What is being asked:
Copy out all of the material exactly as presented.

Data extract:
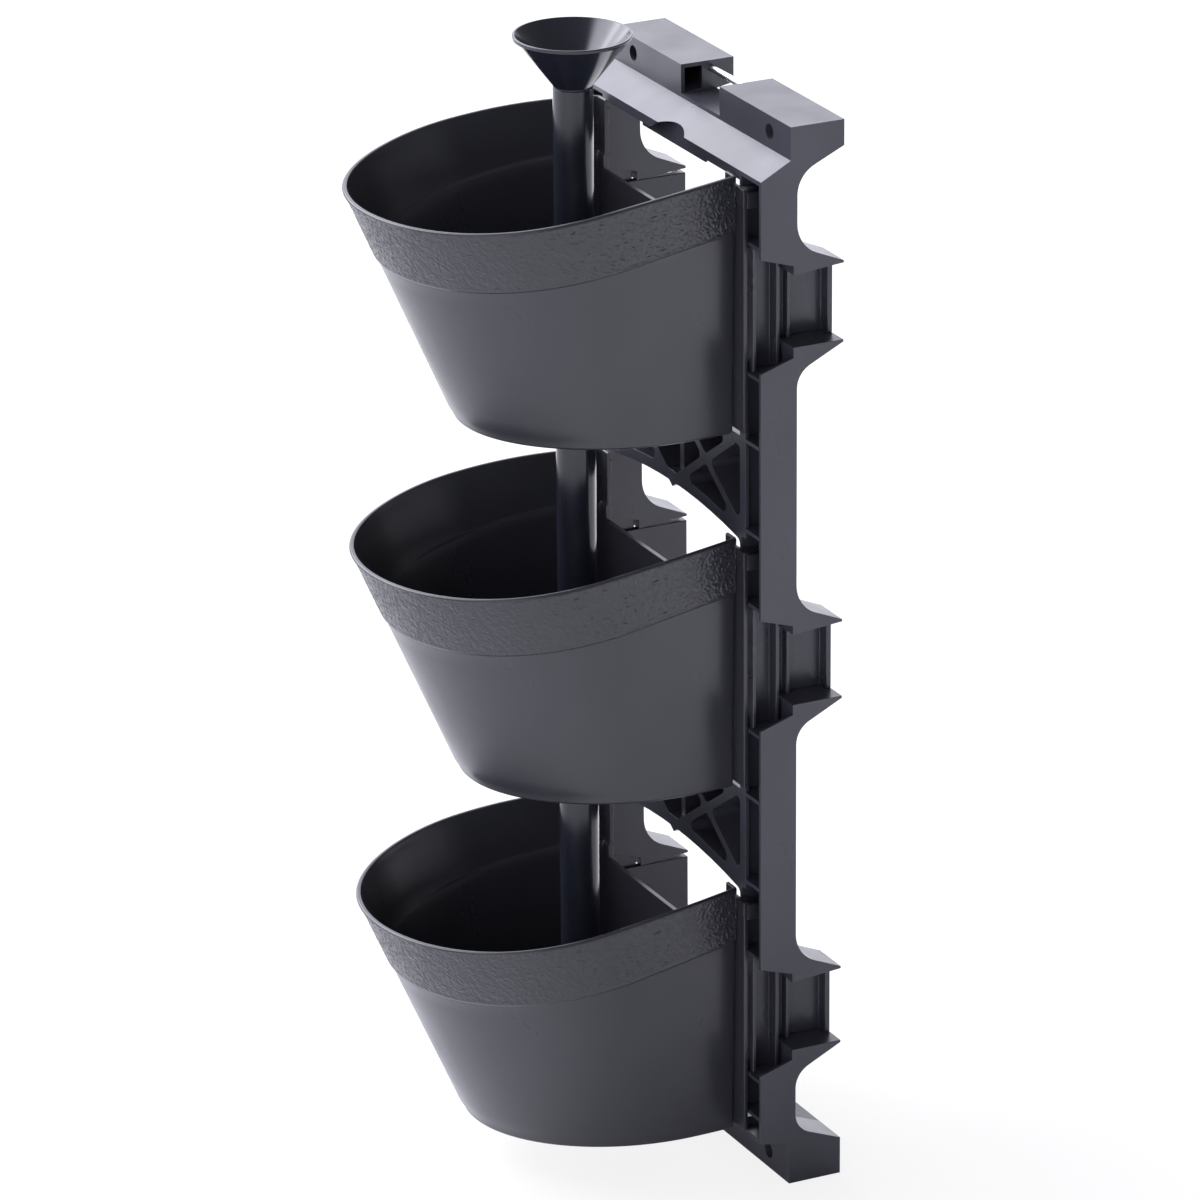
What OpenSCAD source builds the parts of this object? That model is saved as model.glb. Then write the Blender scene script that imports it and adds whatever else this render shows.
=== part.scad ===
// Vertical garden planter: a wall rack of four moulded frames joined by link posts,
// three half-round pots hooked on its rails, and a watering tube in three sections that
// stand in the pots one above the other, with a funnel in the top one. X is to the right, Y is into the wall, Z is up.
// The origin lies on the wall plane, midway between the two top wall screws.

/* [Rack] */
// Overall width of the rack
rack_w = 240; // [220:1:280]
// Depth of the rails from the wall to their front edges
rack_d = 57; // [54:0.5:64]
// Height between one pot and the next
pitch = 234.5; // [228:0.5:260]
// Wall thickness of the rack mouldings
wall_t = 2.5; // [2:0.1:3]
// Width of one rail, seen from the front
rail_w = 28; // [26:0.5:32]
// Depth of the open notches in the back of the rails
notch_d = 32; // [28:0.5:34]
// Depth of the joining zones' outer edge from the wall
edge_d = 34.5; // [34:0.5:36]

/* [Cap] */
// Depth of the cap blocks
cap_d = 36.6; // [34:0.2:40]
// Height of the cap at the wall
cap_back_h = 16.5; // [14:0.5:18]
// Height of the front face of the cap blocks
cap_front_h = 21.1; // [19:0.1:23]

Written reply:
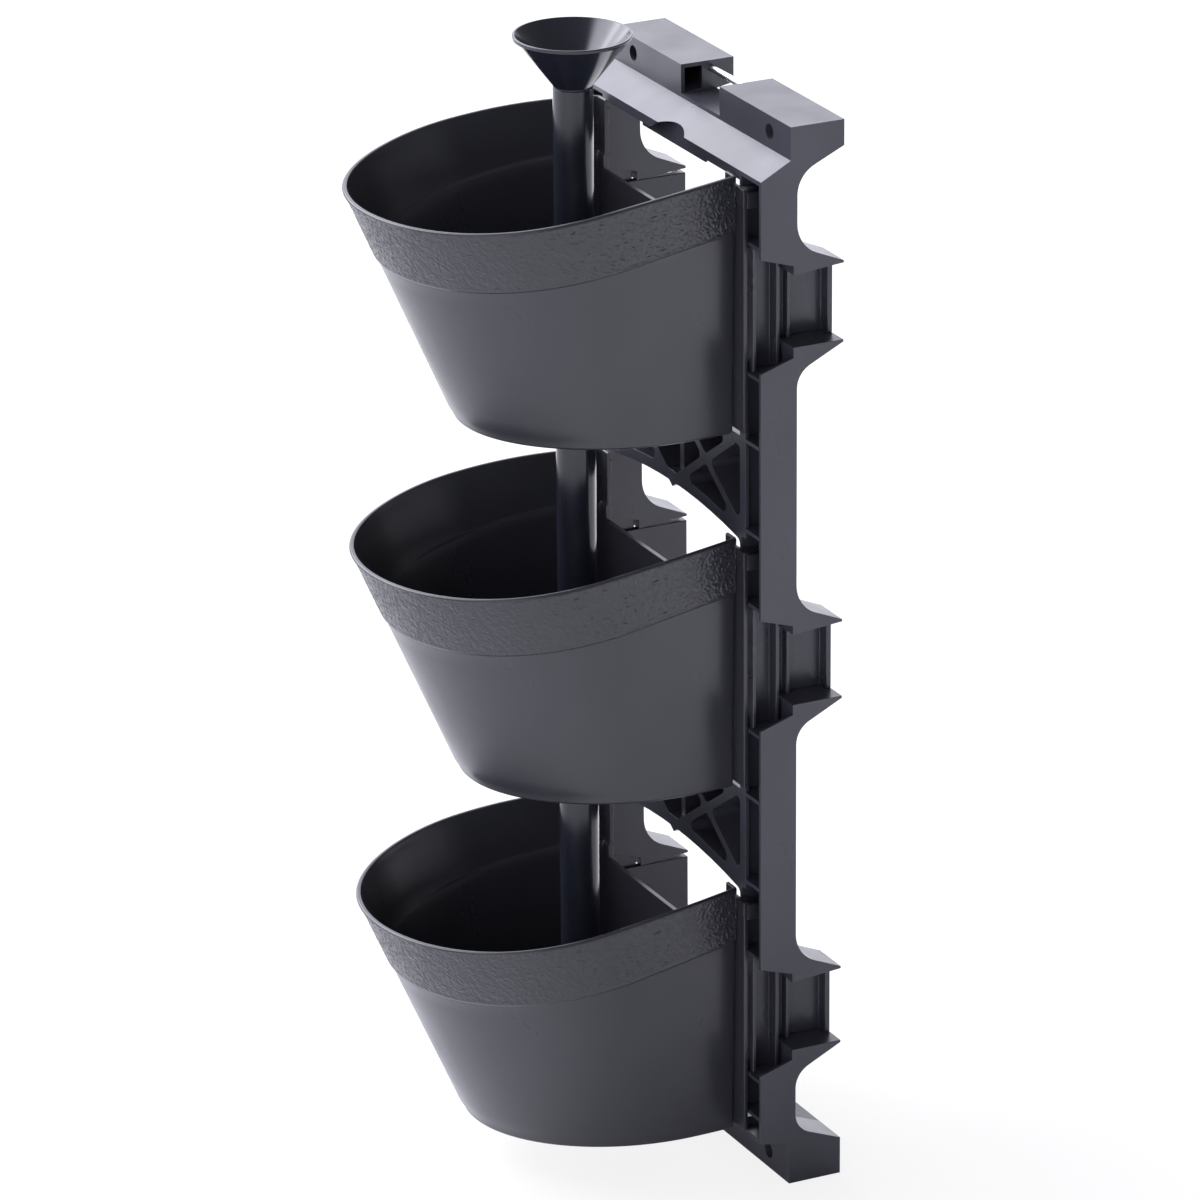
What OpenSCAD source builds the parts of this object? That model is saved as model.glb. Then write the Blender scene script that imports it and adds whatever else this render shows.
=== part.scad ===
// Vertical garden planter: a wall rack of four moulded frames joined by link posts,
// three half-round pots hooked on its rails, and a watering tube in three sections that
// stand in the pots one above the other, with a funnel in the top one. X is to the right, Y is into the wall, Z is up.
// The origin lies on the wall plane, midway between the two top wall screws.

/* [Rack] */
// Overall width of the rack
rack_w = 240; // [220:1:280]
// Depth of the rails from the wall to their front edges
rack_d = 57; // [54:0.5:64]
// Height between one pot and the next
pitch = 234.5; // [228:0.5:260]
// Wall thickness of the rack mouldings
wall_t = 2.5; // [2:0.1:3]
// Width of one rail, seen from the front
rail_w = 28; // [26:0.5:32]
// Depth of the open notches in the back of the rails
notch_d = 32; // [28:0.5:34]
// Depth of the joining zones' outer edge from the wall
edge_d = 34.5; // [34:0.5:36]

/* [Cap] */
// Depth of the cap blocks
cap_d = 36.6; // [34:0.2:40]
// Height of the cap at the wall
cap_back_h = 16.5; // [14:0.5:18]
// Height of the front face of the cap blocks
cap_front_h = 21.1; // [19:0.1:23]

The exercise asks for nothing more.